-- Start --

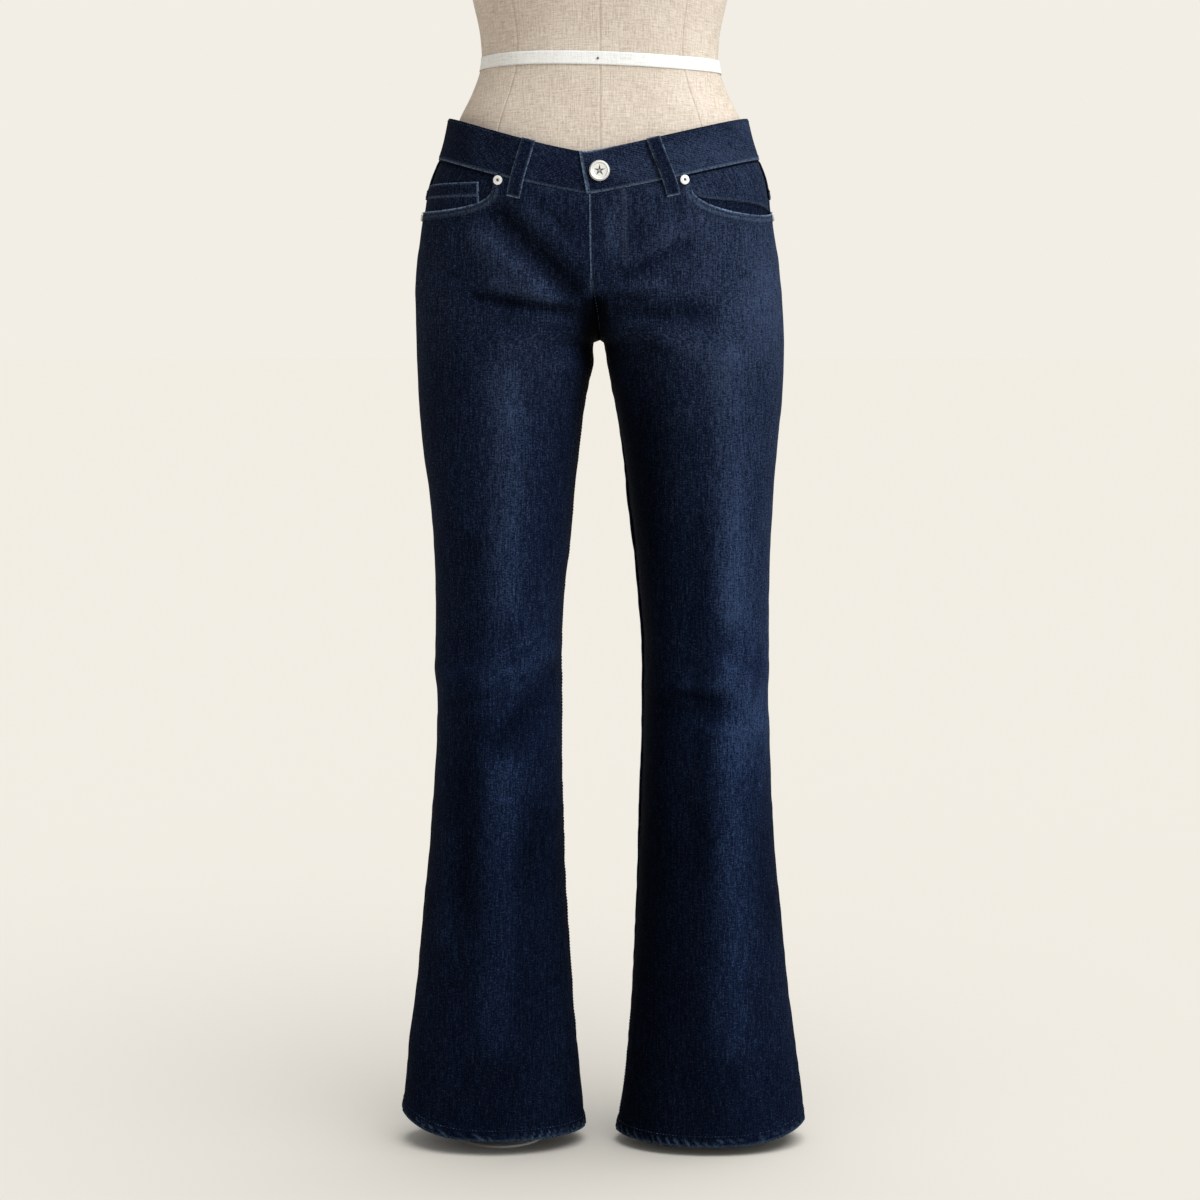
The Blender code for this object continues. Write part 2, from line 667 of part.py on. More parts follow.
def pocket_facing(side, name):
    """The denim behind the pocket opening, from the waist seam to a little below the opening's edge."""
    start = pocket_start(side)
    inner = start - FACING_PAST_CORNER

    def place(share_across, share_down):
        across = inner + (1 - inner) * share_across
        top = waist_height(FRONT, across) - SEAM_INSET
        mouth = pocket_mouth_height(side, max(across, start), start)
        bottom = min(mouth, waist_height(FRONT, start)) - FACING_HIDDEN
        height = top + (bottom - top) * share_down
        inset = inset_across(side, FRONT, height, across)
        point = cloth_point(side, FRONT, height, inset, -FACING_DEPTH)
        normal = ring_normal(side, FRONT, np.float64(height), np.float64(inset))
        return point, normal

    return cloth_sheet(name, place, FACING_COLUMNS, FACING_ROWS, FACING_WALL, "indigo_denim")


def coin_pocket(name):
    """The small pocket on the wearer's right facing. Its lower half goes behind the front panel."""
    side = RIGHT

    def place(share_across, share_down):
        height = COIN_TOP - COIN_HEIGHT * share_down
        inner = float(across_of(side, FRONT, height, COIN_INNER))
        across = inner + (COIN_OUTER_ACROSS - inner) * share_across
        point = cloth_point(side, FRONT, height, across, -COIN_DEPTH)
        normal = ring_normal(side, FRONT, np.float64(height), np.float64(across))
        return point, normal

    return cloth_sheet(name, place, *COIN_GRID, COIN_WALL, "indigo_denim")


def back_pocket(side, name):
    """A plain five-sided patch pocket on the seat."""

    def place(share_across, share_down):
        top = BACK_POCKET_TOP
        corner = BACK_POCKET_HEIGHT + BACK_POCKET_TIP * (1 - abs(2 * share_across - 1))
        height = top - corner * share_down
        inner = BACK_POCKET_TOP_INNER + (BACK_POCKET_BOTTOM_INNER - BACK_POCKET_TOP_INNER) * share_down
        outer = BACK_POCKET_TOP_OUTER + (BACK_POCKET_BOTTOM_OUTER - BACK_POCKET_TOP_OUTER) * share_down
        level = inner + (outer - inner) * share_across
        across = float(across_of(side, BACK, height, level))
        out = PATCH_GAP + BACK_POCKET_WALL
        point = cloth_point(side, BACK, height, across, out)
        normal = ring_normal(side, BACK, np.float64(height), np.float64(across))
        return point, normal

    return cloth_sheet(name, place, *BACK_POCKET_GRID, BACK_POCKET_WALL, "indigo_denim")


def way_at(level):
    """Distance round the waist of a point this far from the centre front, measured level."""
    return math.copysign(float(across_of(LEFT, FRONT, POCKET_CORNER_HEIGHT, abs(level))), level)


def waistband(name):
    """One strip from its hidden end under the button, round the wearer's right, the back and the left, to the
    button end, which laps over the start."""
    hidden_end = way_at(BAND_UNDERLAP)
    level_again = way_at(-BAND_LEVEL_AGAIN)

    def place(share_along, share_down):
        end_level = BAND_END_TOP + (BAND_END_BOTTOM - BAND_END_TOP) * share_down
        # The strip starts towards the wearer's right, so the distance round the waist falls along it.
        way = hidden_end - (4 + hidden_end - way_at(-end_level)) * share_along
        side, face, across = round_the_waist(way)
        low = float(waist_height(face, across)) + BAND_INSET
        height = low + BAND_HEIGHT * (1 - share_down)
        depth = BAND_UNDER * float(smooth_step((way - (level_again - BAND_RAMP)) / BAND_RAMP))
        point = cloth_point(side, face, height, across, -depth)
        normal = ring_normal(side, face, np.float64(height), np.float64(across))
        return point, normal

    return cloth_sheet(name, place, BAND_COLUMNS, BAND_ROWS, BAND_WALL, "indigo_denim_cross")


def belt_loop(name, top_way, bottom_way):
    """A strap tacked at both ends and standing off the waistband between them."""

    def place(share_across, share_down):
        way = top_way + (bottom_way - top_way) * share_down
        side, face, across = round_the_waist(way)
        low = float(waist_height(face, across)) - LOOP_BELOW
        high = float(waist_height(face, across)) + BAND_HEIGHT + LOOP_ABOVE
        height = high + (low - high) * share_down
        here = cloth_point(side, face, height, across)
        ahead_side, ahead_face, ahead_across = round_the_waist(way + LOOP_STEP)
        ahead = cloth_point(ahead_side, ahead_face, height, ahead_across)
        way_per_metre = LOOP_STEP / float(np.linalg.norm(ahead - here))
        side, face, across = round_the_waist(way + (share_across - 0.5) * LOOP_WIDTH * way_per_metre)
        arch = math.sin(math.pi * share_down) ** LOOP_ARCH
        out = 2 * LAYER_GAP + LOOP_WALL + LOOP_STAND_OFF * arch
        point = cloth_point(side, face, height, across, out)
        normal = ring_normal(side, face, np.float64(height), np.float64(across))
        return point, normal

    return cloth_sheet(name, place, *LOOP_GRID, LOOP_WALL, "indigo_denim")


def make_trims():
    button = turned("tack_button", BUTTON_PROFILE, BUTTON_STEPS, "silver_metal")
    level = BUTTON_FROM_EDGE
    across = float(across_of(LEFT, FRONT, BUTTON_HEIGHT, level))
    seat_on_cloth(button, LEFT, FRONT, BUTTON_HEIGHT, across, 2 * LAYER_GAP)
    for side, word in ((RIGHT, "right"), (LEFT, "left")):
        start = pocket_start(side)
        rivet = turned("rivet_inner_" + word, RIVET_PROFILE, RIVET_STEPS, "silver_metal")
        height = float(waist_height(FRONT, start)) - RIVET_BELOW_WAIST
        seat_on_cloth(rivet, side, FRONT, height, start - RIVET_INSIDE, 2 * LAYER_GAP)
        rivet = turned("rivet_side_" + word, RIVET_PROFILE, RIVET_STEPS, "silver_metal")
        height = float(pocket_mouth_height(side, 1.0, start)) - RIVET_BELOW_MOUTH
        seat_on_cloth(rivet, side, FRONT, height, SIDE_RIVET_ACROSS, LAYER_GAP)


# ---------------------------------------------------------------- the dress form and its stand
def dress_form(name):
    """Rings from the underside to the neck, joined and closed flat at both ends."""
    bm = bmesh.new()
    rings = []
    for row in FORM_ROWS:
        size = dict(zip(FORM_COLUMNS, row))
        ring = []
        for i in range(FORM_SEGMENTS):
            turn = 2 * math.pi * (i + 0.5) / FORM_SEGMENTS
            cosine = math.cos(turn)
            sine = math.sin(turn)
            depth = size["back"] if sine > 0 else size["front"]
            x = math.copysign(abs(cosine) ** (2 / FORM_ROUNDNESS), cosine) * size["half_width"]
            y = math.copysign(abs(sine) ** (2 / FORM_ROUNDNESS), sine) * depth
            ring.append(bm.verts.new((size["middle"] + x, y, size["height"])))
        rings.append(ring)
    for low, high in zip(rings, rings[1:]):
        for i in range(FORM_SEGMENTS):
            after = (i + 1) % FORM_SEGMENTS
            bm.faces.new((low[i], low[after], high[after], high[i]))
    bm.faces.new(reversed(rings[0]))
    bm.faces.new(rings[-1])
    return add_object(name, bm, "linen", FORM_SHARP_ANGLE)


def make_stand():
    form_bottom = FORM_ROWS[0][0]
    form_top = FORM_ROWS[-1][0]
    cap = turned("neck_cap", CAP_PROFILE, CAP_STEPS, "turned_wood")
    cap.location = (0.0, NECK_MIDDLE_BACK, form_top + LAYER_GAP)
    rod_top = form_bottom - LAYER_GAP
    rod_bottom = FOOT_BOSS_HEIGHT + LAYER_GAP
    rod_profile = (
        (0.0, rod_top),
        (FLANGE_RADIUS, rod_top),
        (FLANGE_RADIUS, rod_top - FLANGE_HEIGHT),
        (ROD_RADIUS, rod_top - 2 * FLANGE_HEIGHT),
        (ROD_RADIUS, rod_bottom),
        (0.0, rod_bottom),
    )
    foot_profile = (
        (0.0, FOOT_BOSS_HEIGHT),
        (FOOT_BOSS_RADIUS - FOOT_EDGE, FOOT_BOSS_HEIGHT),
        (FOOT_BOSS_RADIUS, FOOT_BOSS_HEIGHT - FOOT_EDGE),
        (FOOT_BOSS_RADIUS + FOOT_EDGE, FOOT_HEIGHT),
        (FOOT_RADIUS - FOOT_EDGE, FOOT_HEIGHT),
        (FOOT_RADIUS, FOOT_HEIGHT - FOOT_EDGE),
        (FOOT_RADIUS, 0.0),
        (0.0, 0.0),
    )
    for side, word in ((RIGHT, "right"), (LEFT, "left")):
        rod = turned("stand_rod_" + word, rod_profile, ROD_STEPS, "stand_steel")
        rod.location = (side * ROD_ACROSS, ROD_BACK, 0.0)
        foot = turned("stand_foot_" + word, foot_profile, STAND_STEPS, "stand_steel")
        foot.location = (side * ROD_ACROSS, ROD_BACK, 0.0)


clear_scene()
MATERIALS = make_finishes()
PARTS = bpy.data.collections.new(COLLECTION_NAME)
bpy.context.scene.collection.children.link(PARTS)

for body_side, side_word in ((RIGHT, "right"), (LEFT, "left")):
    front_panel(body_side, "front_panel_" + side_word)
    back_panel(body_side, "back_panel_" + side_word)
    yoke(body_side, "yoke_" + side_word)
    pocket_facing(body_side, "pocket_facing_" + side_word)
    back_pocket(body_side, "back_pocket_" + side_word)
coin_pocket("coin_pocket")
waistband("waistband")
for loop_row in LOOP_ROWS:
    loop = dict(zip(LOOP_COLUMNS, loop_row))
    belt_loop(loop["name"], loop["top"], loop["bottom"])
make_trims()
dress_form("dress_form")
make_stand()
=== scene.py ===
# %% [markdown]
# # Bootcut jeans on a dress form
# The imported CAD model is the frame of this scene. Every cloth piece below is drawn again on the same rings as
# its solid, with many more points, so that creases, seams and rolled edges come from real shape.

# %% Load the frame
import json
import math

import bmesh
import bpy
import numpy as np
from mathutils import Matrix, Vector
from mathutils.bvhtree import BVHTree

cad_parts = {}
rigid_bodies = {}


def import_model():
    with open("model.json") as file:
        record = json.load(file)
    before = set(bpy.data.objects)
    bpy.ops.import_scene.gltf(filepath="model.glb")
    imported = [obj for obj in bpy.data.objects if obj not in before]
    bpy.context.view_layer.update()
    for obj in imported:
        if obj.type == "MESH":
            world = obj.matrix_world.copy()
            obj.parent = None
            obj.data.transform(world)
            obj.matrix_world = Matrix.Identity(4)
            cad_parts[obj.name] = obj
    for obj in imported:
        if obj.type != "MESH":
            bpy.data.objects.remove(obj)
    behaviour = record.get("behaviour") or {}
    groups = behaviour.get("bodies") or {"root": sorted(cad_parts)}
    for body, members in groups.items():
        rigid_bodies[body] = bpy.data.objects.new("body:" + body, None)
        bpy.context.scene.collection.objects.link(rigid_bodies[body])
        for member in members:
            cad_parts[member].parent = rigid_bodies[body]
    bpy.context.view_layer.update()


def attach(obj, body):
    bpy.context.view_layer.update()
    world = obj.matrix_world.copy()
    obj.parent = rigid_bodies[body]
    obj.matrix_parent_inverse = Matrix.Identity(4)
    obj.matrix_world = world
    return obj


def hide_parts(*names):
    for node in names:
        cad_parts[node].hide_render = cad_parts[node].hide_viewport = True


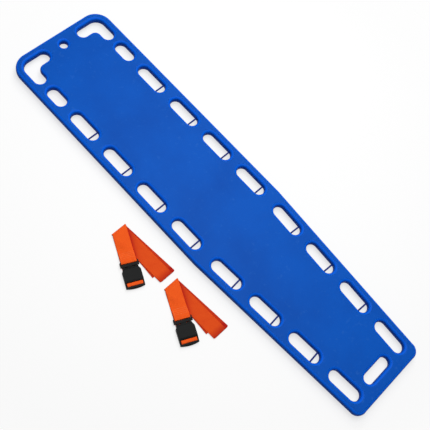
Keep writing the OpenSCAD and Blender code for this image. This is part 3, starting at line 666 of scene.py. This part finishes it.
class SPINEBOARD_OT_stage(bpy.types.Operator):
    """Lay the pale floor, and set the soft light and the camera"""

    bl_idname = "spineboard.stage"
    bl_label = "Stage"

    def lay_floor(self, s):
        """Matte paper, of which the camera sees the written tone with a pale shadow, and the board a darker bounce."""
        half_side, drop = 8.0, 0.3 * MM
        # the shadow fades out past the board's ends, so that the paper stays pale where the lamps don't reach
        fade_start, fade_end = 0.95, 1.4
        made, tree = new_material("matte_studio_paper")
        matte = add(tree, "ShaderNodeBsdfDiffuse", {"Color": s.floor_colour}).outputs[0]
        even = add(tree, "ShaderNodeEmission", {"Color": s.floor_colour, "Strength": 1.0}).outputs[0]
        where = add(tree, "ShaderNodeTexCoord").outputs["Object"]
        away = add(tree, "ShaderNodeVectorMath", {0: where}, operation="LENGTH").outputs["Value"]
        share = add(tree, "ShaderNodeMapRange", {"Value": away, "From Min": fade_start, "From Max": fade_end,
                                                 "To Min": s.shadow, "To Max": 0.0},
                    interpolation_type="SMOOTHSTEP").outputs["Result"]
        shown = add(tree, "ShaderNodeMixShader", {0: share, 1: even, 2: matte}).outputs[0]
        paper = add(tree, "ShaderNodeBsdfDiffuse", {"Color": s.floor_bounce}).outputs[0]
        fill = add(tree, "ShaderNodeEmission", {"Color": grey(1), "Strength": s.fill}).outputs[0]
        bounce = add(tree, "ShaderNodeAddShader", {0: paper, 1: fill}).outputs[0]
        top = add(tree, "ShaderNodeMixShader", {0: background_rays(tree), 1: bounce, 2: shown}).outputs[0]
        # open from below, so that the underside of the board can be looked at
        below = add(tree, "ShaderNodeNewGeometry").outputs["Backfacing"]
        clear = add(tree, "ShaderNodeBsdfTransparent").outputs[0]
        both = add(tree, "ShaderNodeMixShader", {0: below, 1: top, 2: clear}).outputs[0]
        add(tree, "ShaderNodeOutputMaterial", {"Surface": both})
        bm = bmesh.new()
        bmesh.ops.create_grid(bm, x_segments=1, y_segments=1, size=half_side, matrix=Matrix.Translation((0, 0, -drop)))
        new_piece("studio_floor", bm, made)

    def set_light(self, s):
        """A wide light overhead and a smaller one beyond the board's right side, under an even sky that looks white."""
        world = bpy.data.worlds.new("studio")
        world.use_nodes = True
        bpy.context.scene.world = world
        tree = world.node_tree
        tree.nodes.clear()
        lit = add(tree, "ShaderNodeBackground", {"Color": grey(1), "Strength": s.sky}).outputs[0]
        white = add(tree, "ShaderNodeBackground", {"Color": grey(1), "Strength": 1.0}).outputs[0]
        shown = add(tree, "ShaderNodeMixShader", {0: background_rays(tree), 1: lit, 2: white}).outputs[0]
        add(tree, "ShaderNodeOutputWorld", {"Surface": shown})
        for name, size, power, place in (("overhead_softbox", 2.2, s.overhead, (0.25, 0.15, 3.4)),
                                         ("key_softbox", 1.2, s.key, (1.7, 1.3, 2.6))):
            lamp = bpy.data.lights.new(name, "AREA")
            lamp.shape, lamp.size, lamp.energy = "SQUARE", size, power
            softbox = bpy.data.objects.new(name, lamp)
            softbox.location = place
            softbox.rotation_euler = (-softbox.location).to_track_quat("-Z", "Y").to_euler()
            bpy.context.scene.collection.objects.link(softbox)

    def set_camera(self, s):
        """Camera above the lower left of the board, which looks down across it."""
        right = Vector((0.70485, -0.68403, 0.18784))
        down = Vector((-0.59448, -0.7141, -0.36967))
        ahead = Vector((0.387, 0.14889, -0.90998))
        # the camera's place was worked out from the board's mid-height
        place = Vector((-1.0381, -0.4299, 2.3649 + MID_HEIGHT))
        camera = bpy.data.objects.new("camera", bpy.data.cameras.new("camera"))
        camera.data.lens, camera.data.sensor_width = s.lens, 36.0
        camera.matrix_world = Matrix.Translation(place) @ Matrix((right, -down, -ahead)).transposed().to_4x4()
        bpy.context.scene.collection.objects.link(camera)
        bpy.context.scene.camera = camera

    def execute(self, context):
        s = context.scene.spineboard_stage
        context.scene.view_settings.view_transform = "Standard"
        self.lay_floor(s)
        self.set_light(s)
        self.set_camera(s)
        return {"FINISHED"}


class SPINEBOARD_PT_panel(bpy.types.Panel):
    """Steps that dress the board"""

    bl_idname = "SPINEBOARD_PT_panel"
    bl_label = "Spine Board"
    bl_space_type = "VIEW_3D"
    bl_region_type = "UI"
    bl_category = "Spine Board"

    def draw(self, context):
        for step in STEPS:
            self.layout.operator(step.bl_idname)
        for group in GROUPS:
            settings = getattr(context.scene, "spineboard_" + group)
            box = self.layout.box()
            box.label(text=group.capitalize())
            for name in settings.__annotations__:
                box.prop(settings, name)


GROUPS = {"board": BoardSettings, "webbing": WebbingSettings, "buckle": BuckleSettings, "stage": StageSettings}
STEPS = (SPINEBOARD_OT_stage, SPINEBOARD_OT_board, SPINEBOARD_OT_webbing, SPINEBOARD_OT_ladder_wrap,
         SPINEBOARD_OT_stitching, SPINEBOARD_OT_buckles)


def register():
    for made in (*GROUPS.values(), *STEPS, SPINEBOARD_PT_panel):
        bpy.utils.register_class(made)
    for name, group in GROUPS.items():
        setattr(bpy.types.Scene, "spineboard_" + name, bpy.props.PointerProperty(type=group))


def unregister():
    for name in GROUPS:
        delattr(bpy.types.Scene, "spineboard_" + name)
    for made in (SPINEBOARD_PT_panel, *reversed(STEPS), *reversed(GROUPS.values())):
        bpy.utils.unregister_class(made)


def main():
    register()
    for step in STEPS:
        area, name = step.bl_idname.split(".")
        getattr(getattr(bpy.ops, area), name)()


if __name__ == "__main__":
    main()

-- End --

» **Given instruction**:
Extract exactly and only the span of lines that begins at the line containing "clear_scene()" and ends at the line containing "bpy.context.scene.collection.objects.link(rigid_bodies[body])".

» **Result**:
clear_scene()
MATERIALS = make_finishes()
PARTS = bpy.data.collections.new(COLLECTION_NAME)
bpy.context.scene.collection.children.link(PARTS)

for body_side, side_word in ((RIGHT, "right"), (LEFT, "left")):
    front_panel(body_side, "front_panel_" + side_word)
    back_panel(body_side, "back_panel_" + side_word)
    yoke(body_side, "yoke_" + side_word)
    pocket_facing(body_side, "pocket_facing_" + side_word)
    back_pocket(body_side, "back_pocket_" + side_word)
coin_pocket("coin_pocket")
waistband("waistband")
for loop_row in LOOP_ROWS:
    loop = dict(zip(LOOP_COLUMNS, loop_row))
    belt_loop(loop["name"], loop["top"], loop["bottom"])
make_trims()
dress_form("dress_form")
make_stand()
=== scene.py ===
# %% [markdown]
# # Bootcut jeans on a dress form
# The imported CAD model is the frame of this scene. Every cloth piece below is drawn again on the same rings as
# its solid, with many more points, so that creases, seams and rolled edges come from real shape.

# %% Load the frame
import json
import math

import bmesh
import bpy
import numpy as np
from mathutils import Matrix, Vector
from mathutils.bvhtree import BVHTree

cad_parts = {}
rigid_bodies = {}


def import_model():
    with open("model.json") as file:
        record = json.load(file)
    before = set(bpy.data.objects)
    bpy.ops.import_scene.gltf(filepath="model.glb")
    imported = [obj for obj in bpy.data.objects if obj not in before]
    bpy.context.view_layer.update()
    for obj in imported:
        if obj.type == "MESH":
            world = obj.matrix_world.copy()
            obj.parent = None
            obj.data.transform(world)
            obj.matrix_world = Matrix.Identity(4)
            cad_parts[obj.name] = obj
    for obj in imported:
        if obj.type != "MESH":
            bpy.data.objects.remove(obj)
    behaviour = record.get("behaviour") or {}
    groups = behaviour.get("bodies") or {"root": sorted(cad_parts)}
    for body, members in groups.items():
        rigid_bodies[body] = bpy.data.objects.new("body:" + body, None)
        bpy.context.scene.collection.objects.link(rigid_bodies[body])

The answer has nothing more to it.